Benin Bronzes Looted by the British Returned to Nigeria

A Benin Bronze plaque in the British Museum, London, collection. Photo: Michel Wal, via Wikipedia.
A Benin Bronze plaque in the British Museum, London, collection. Photo: Michel Wal, via Wikipedia.

Hundreds of bronze artworks created under Nigeria’s Benin Empire were looted by the British army during an 1897 raid. Now, well over a hundred years later, two of those statues have been returned to their native land, leading to calls for repatriation of more of the Benin Bronzes.

The two works in question, one depicting an ibis and the other a traditional monarch’s bell, were part of the collection of retired medical consultant Mark Walker, the grandson of one of the soldiers involved in the 1897 attack, carried out in retaliation for the deaths of nine British officers during a trade mission to Benin. The city was set on fire, thousands were killed, and the local leader was forced to flee while his palace was looted of hundreds of objects, including the Benin Bronzes, made from melted down bracelets from 15th-century Portuguese traders.

In a ceremony attended by royal officials and local dignitaries on Friday, the stolen bronze treasures were returned to Uku Akpolokpolo Erediauwa I, the oba, or King of Benin. His grandfather was the oba when the bronzes were taken.

Walker was prompted to return the statues when he read his grandfather’s diary, which described the works as “loot.” “That gave me the idea that perhaps they should go to the place where they will be appreciated for ever,” he told Agence France Presse. “I had no idea it would be regarded with such importance and it is very gratifying to me to have been able to play some small part in the history of the restoration of the bronzes, because I think more will come back.”
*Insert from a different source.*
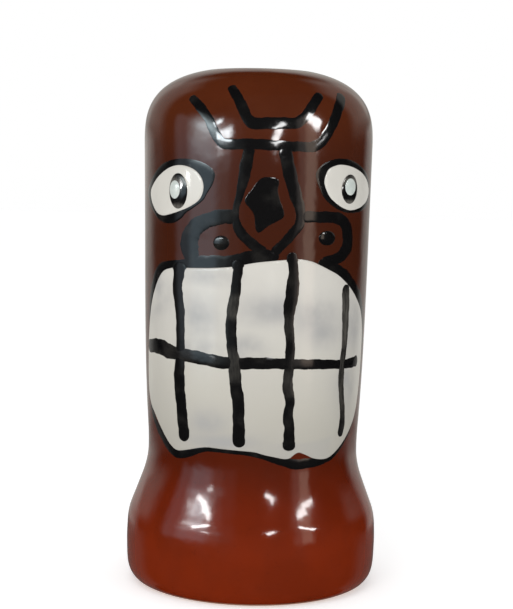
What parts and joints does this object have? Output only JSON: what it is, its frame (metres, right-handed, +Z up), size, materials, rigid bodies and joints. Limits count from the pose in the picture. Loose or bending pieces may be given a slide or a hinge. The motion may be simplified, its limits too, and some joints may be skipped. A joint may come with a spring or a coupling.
{
  "type": "tiki mug",
  "caption": "Tall round glazed ceramic drinking vessel with a flat crown, a closed-in mouth, a narrowed neck, a bulging base and a painted mask with bared teeth.",
  "frame": {"origin": "middle of the foot ring, on the surface that the mug stands on", "axes": "+Z up along the body's axis; the mask looks along -Y; +X is the right-hand side of someone looking at the mask"},
  "size_m": [0.0838, 0.0838, 0.17],
  "materials": {
    "brown_glaze": "gloss",
    "white_enamel": "gloss",
    "black_enamel": "gloss",
    "pale_enamel": "gloss"
  },
  "bodies": {
    "root": {"mug_body": "brown_glaze", "mouth_panel": "white_enamel", "eye_white_left": "white_enamel", "eye_white_right": "white_enamel", "bite_line": "black_enamel", "tooth_line_upper_1": "black_enamel", "tooth_line_upper_2": "black_enamel", "tooth_line_upper_3": "black_enamel", "tooth_line_upper_4": "black_enamel", "tooth_line_lower_1": "black_enamel", "tooth_line_lower_2": "black_enamel", "tooth_line_lower_3": "black_enamel", "tooth_line_lower_4": "black_enamel", "upper_lip_line_left": "black_enamel", "upper_lip_line_right": "black_enamel", "lower_lip_line": "black_enamel", "upper_brow_line": "black_enamel", "lower_brow_line": "black_enamel", "nose_line_left": "black_enamel", "nose_line_right": "black_enamel", "nose_diamond": "black_enamel", "nostril_line_left": "black_enamel", "nostril_line_right": "black_enamel", "nostril_dot_left": "black_enamel", "nostril_dot_right": "black_enamel", "eye_outline_left": "black_enamel", "eye_outline_right": "black_enamel", "pupil_left": "black_enamel", "pupil_right": "black_enamel", "pupil_dot_left": "pale_enamel", "pupil_dot_right": "pale_enamel"}
  },
  "joints": []
}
Most of the Benin Bronzes now belong to London’s British Museum. Nigeria has repeatedly requested that their cultural heritage be returned, but Walker’s bronzes are the first to make their way back. While calling for the British Museum to follow Walker’s example, the oba’s brother told AFP that he believes this initial repatriation should “contribute positively to healing the bruise etched on the psyche of Benin people since 1897.”